The Congolese government has joined these international initiatives by approving a directive in September 2011 that requires all mine operators in the country at all levels of the production chain to exercise the due diligence defined in Security Council resolution 1952 (2010) and in the guidance of the OECD. Owing to this international pressure, in May 2012 the Congolese government suspended two of the Chinese companies contained in the United Nations report from November 2011, Huaying and TTT Mining, for violating Congolese law and not reviewing the supply chain.

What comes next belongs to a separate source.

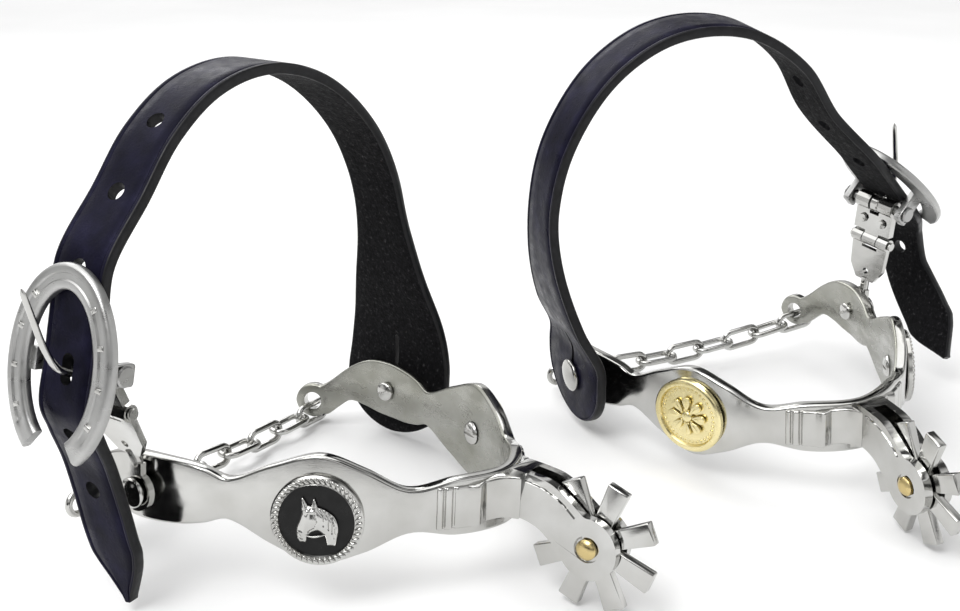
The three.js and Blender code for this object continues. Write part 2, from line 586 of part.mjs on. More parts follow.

However, to ensure that these measures truly have an impact, local initiatives must be carried out to improve governability, and, at an international level, European and Asian companies must be subjected to the same regulations as US companies. As of yet, the EU has not made move to introduce regulations similar to Section 1502, despite the fact that the European market is one of the primary consumers of these minerals. And the consumers, the end users of many of the high-tech gadgets made from these natural resources, are still too unaware of this perverse dynamic that represents the continuation of a conflict that has killed thousands of people.